▶ _Material shown_
## begin
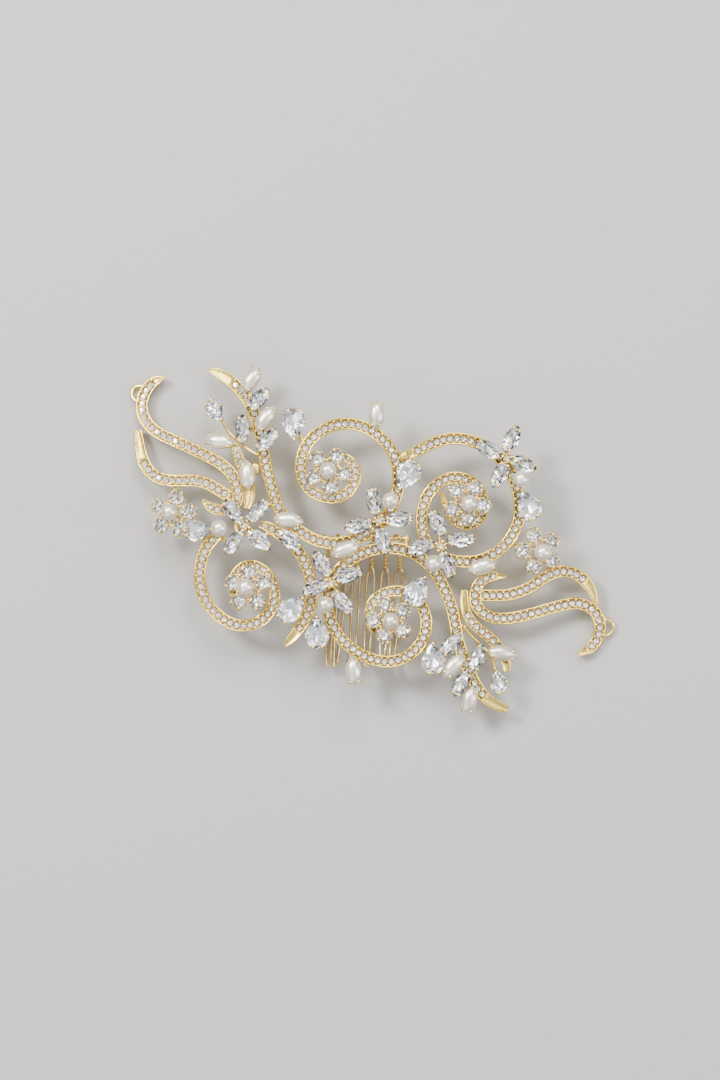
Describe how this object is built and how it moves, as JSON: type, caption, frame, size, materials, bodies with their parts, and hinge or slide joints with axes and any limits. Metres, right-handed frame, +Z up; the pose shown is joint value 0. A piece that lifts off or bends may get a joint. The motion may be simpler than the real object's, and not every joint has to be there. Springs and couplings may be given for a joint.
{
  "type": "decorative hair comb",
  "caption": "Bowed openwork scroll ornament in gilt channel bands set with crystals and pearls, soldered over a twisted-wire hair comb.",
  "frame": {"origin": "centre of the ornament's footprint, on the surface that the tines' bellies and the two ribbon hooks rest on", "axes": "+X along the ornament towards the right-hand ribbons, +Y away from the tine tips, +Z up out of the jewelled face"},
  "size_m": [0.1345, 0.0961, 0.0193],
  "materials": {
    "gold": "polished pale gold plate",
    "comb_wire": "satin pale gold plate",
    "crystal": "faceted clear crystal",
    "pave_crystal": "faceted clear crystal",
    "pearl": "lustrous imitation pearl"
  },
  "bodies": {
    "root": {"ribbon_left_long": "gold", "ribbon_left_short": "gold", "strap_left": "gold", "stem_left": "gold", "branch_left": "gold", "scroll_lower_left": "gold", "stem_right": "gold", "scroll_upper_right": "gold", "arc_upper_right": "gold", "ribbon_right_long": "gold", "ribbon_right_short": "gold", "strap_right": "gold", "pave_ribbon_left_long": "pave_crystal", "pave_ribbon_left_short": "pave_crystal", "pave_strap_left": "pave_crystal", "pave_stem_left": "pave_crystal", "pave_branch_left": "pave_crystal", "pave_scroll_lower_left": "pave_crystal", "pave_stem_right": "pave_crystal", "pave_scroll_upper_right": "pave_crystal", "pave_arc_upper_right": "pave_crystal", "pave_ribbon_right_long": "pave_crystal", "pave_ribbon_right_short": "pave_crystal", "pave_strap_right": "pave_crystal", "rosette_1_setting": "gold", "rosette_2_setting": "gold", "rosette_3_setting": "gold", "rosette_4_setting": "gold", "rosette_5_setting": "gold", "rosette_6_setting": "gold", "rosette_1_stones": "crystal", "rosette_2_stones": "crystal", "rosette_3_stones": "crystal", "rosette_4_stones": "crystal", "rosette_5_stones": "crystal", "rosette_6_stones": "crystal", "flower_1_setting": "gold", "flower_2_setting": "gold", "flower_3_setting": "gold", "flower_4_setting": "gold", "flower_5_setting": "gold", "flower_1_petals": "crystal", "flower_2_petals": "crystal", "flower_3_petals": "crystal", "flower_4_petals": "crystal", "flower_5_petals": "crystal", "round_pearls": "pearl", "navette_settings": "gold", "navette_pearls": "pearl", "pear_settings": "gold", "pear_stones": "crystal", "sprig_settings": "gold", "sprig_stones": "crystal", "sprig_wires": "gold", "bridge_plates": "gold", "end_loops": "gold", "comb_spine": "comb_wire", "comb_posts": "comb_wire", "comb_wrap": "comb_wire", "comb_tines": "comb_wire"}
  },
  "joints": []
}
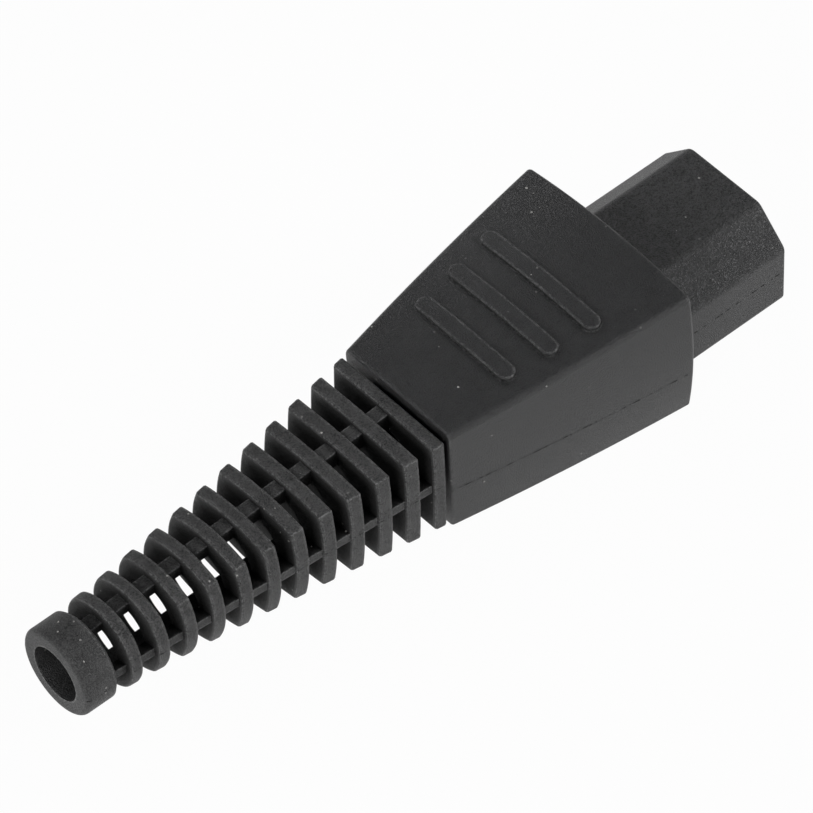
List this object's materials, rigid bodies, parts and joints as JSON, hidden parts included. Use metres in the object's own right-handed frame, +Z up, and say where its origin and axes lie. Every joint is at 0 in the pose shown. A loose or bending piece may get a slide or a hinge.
## end
▶ _Task to carry out_
Reproduce the records word for word.

▶ _Reply_
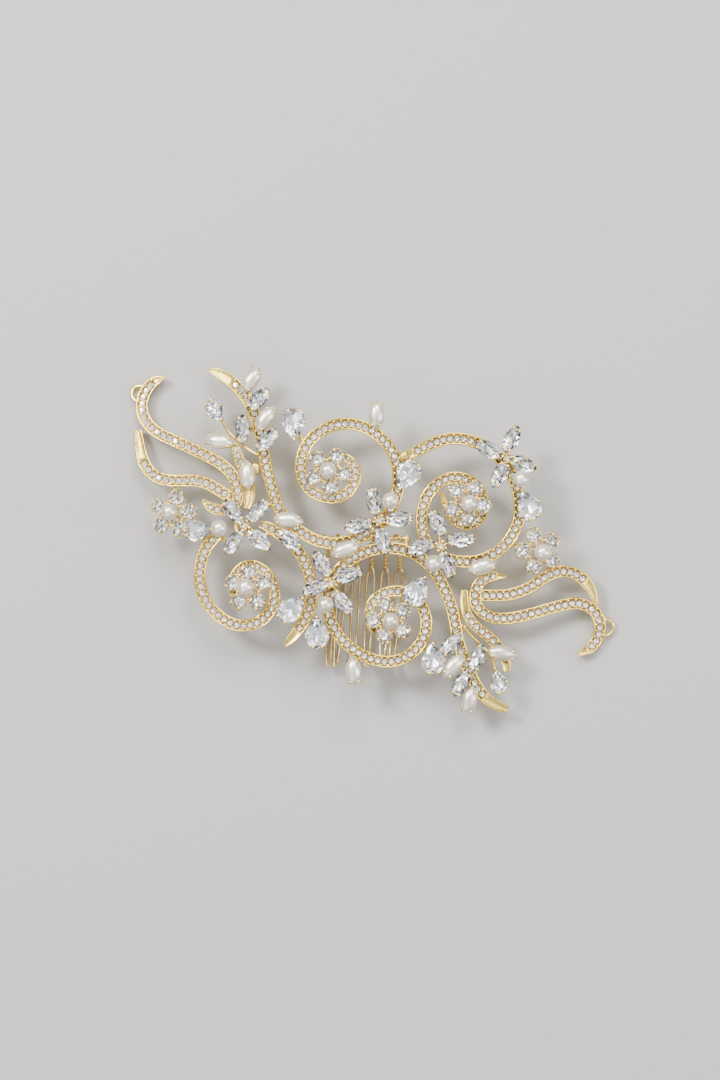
Describe how this object is built and how it moves, as JSON: type, caption, frame, size, materials, bodies with their parts, and hinge or slide joints with axes and any limits. Metres, right-handed frame, +Z up; the pose shown is joint value 0. A piece that lifts off or bends may get a joint. The motion may be simpler than the real object's, and not every joint has to be there. Springs and couplings may be given for a joint.
{
  "type": "decorative hair comb",
  "caption": "Bowed openwork scroll ornament in gilt channel bands set with crystals and pearls, soldered over a twisted-wire hair comb.",
  "frame": {"origin": "centre of the ornament's footprint, on the surface that the tines' bellies and the two ribbon hooks rest on", "axes": "+X along the ornament towards the right-hand ribbons, +Y away from the tine tips, +Z up out of the jewelled face"},
  "size_m": [0.1345, 0.0961, 0.0193],
  "materials": {
    "gold": "polished pale gold plate",
    "comb_wire": "satin pale gold plate",
    "crystal": "faceted clear crystal",
    "pave_crystal": "faceted clear crystal",
    "pearl": "lustrous imitation pearl"
  },
  "bodies": {
    "root": {"ribbon_left_long": "gold", "ribbon_left_short": "gold", "strap_left": "gold", "stem_left": "gold", "branch_left": "gold", "scroll_lower_left": "gold", "stem_right": "gold", "scroll_upper_right": "gold", "arc_upper_right": "gold", "ribbon_right_long": "gold", "ribbon_right_short": "gold", "strap_right": "gold", "pave_ribbon_left_long": "pave_crystal", "pave_ribbon_left_short": "pave_crystal", "pave_strap_left": "pave_crystal", "pave_stem_left": "pave_crystal", "pave_branch_left": "pave_crystal", "pave_scroll_lower_left": "pave_crystal", "pave_stem_right": "pave_crystal", "pave_scroll_upper_right": "pave_crystal", "pave_arc_upper_right": "pave_crystal", "pave_ribbon_right_long": "pave_crystal", "pave_ribbon_right_short": "pave_crystal", "pave_strap_right": "pave_crystal", "rosette_1_setting": "gold", "rosette_2_setting": "gold", "rosette_3_setting": "gold", "rosette_4_setting": "gold", "rosette_5_setting": "gold", "rosette_6_setting": "gold", "rosette_1_stones": "crystal", "rosette_2_stones": "crystal", "rosette_3_stones": "crystal", "rosette_4_stones": "crystal", "rosette_5_stones": "crystal", "rosette_6_stones": "crystal", "flower_1_setting": "gold", "flower_2_setting": "gold", "flower_3_setting": "gold", "flower_4_setting": "gold", "flower_5_setting": "gold", "flower_1_petals": "crystal", "flower_2_petals": "crystal", "flower_3_petals": "crystal", "flower_4_petals": "crystal", "flower_5_petals": "crystal", "round_pearls": "pearl", "navette_settings": "gold", "navette_pearls": "pearl", "pear_settings": "gold", "pear_stones": "crystal", "sprig_settings": "gold", "sprig_stones": "crystal", "sprig_wires": "gold", "bridge_plates": "gold", "end_loops": "gold", "comb_spine": "comb_wire", "comb_posts": "comb_wire", "comb_wrap": "comb_wire", "comb_tines": "comb_wire"}
  },
  "joints": []
}
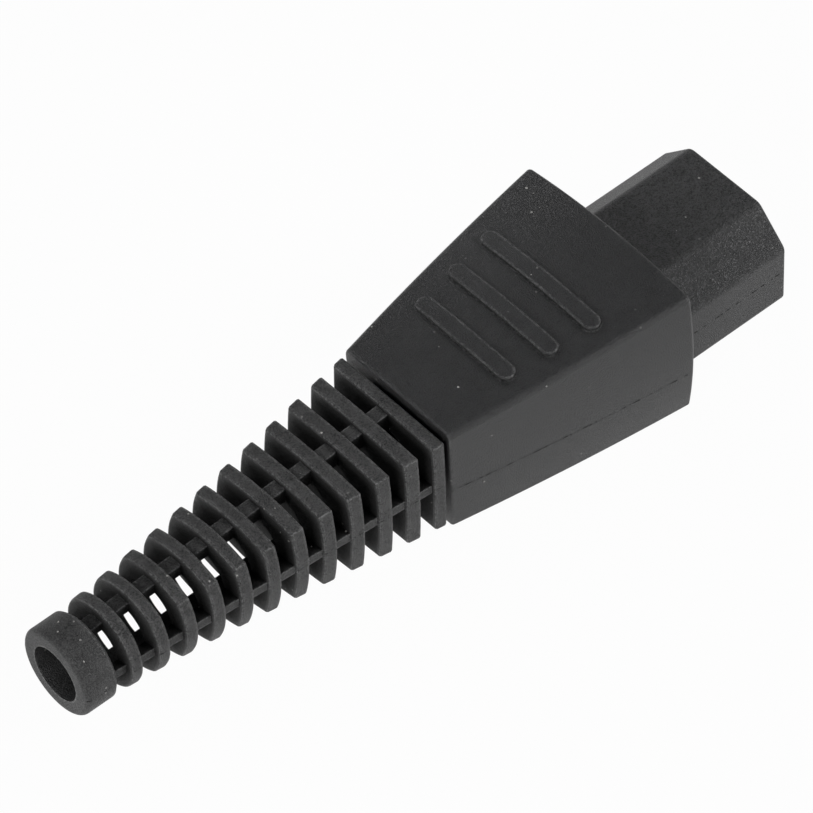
List this object's materials, rigid bodies, parts and joints as JSON, hidden parts included. Use metres in the object's own right-handed frame, +Z up, and say where its origin and axes lie. Every joint is at 0 in the pose shown. A loose or bending piece may get a slide or a hinge.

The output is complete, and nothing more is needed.